По большому счету, Пушкин оказался прав. На какое-то время Боратынский с головой ушел в «шапку с ушами» и писал друзьям вот этакие полусонные послания: «Я живу потихоньку, как следует женатому человеку, и очень рад, что променял беспокойные сны страстей на тихий сон тихого счастия. Из действующего лица я сделался зрителем и, укрытый от ненастья в моем углу, иногда посматриваю, какова погода в свете».

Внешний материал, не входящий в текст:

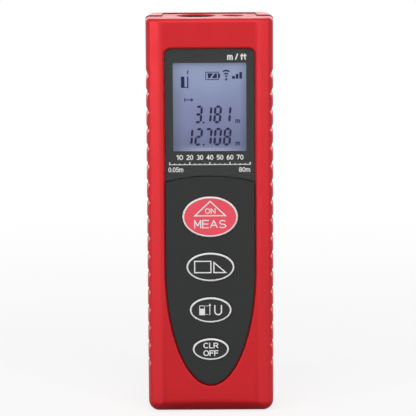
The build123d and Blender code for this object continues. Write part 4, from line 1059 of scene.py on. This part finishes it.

Однако даже самые сильнодействующие лекарства бывают бессильны против смертельной болезни. Даже брак с девицею «не элегической наружности»! Иначе почему Боратынский вдруг, в судорожном порыве откровенности, начал писать всепонимающему Путяте: «До сих пор еще эта женщина преследует мое воображение, я люблю ее и желал бы видеть ее счастливою».

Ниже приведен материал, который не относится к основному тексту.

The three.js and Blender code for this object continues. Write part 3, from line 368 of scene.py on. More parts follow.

А потом он взял да и доказал, что ошибался, ох, ошибался Лев Сергеевич Пушкин, заявивший, что Боратынский умер для поэзии! Он по-прежнему пишет и подтверждает эротический род своей поэзии, потому что самые лучшие, самые трогательные стихи его – по-прежнему о любви. Собственно, это не столько стихи, сколько крики отчаяния, обращенные к той женщине, которую он и презирал, и одновременно мучительно желал (итак, «шапка с ушами» оказалась несостоятельна для человека, удостоенного изощренного распутства Закревской и отравленного им на веки вечные!), но которая отныне была для него дважды недоступна: как чужая жена – для чужого мужа.
Нет, обманула вас молва:
По-прежнему дышу я вами,
И надо мной свои права
Вы не утратили с годами.
Другим курил я фимиам,
Но вас носил в святыне сердца;
Молился новым красотам,
Но с беспокойством староверца.
Но уж если и в былые времена Аграфену Федоровну мало волновали и сам Боратынский, и его пиесы, то теперь она вообще не удостоила вниманием этих строк. Что ей какой-то Боратынский! Для нее теперь писал влюбленные стихи сам Пушкин!

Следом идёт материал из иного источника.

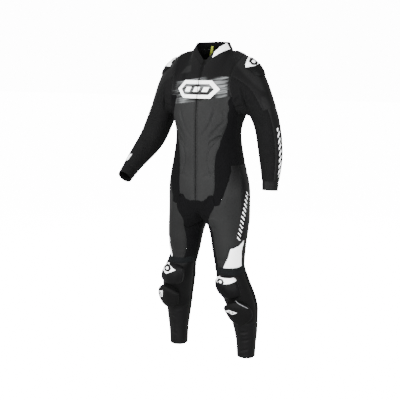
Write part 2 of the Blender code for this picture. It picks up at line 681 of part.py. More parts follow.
def hanger_loop(material, points):
    """A flat tab that hangs from the inside of the collar, beside the centre back."""
    size = HANGER_LOOP
    hook, side_hook = (points[collar_key(*key)] for key in ((CENTRE, 1, LAST_COL), (RIGHT, 1, LAST_COL - 1)))
    start = hook + (side_hook - hook) * (size["x"] / (side_hook.x - hook.x))
    down = Vector((size["tilt"], 0, -1)).normalized()
    along = Vector((down.z, 0, -down.x))
    inward = along.cross(down)
    start += inward * size["stand_off"]
    verts = []
    for depth in (0, size["wall"]):
        for drop in (0, size["drop"]):
            for across in (-size["half_width"], size["half_width"]):
                verts.append(start + inward * depth + down * drop + along * across)
    faces = [(0, 1, 3, 2), (4, 6, 7, 5), (0, 4, 5, 1), (2, 3, 7, 6), (0, 2, 6, 4), (1, 5, 7, 3)]
    if inward.cross(down).dot(along) < 0:
        faces = [face[::-1] for face in faces]
    return link("hanger_loop", material, verts, faces)


def main():
    for old in list(bpy.data.objects):
        bpy.data.objects.remove(old)
    bpy.context.scene.collection.children.link(bpy.data.collections.new("Race suit"))
    colours = {}
    for name, (red, green, blue, rough) in MATERIALS.items():
        material = bpy.data.materials.new(name)
        material.use_nodes = True
        shader = material.node_tree.nodes["Principled BSDF"]
        shader.inputs["Base Color"].default_value = (red, green, blue, 1)
        shader.inputs["Roughness"].default_value = rough
        material.diffuse_color = (red, green, blue, 1)
        colours[name] = material

    points = skin()
    panels = all_panels()
    normals = outward_normals(points, panels)
    for name, (material, cells) in panels.items():
        sew_panel(name, colours[material], cells, points, normals)

    for side in (LEFT, RIGHT):
        cells, crests = ribbed_stretch(points, normals, side)
        sew_panel("knee_stretch_" + side, colours["stretch_ribbed"], cells, points, normals, crests)
    hanger_loop(colours["loop_yellow"], points)

    for side in (LEFT, RIGHT):
        armour("shoulder_cup_" + side, colours["cup_black"], points, normals, sleeve_key, side,
               SHOULDER_CUP_AT, SHOULDER_CUP_HEIGHTS, SHOULDER_LIFT)
        armour("knee_cup_" + side, colours["cup_black"], points, normals, body_key, side,
               KNEE_CUP_AT, KNEE_CUP_HEIGHTS)
        armour("knee_slider_" + side, colours["slider_black"], points, normals, body_key, side,
               KNEE_SLIDER_AT, KNEE_SLIDER_HEIGHTS)


main()
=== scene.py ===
# %% [markdown]
# # A one-piece motorcycle race suit
# The suit is leather and stretch fabric, sewn into one hollow garment and worn by nobody, with moulded
# cups on the shoulders and knees and a puck below each knee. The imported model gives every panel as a
# plain wall in its true place. This lesson dresses that frame: it makes one smooth skin from the panels,
# creases it, cuts it back along its seams, and then adds the zip, the collar, the armour and the finishes.

import json
import math

import bmesh
import bpy
import numpy as np
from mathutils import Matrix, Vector
from mathutils.bvhtree import BVHTree
from mathutils.kdtree import KDTree

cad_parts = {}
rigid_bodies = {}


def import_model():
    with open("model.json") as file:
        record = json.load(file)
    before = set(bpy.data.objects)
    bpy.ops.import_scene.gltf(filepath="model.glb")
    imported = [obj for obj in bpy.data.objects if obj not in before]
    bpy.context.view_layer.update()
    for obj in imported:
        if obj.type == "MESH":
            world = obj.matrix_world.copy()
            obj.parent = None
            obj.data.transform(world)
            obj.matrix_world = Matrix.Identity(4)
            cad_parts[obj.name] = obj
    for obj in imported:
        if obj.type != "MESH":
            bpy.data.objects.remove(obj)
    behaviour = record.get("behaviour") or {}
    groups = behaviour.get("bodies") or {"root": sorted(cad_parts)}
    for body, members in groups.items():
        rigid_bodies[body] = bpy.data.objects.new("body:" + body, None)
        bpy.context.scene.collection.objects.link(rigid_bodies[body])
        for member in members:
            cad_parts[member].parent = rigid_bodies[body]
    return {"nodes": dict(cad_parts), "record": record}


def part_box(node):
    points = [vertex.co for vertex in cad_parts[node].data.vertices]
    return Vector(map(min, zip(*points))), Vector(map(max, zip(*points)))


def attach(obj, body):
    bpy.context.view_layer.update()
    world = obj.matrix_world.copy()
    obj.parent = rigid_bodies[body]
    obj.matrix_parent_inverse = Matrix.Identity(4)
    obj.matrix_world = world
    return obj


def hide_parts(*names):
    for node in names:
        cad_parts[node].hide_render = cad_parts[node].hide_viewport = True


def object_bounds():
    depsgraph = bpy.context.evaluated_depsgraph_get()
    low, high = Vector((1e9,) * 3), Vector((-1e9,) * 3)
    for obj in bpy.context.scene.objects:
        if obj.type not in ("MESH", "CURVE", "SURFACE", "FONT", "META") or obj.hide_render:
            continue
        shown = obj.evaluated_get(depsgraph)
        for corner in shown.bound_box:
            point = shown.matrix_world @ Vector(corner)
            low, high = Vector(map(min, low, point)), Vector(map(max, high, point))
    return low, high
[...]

Да, «солнце русской поэзии» упоенно ласкало «медную Венеру» своими лучами и всем прочим, имеющимся в наличии.
1828 год выдался для Александра Сергеевича не слишком-то радостным. Он обратился к Бенкендорфу с просьбой отпустить его в Париж и исхлопотать на это разрешение у императора. Разрешения Пушкин не получил, а вместо вояжа на Запад забрезжила угроза отправки «прямо, прямо на восток» – в очередную ссылку, ибо до властей дошло «дело» об озорной, не сказать – пакостной, «Гаврилиаде».
«С самого отъезда из Петербурга не имею о тебе понятия, – писал ему Вяземский 26 июля 1828 года, – слышу только от Карамзиных жалобы на тебя, что ты пропал для них без вести, а несется один гул, что ты играешь не на живот, а на смерть. Правда ли? Ах! голубчик, как тебе не совестно».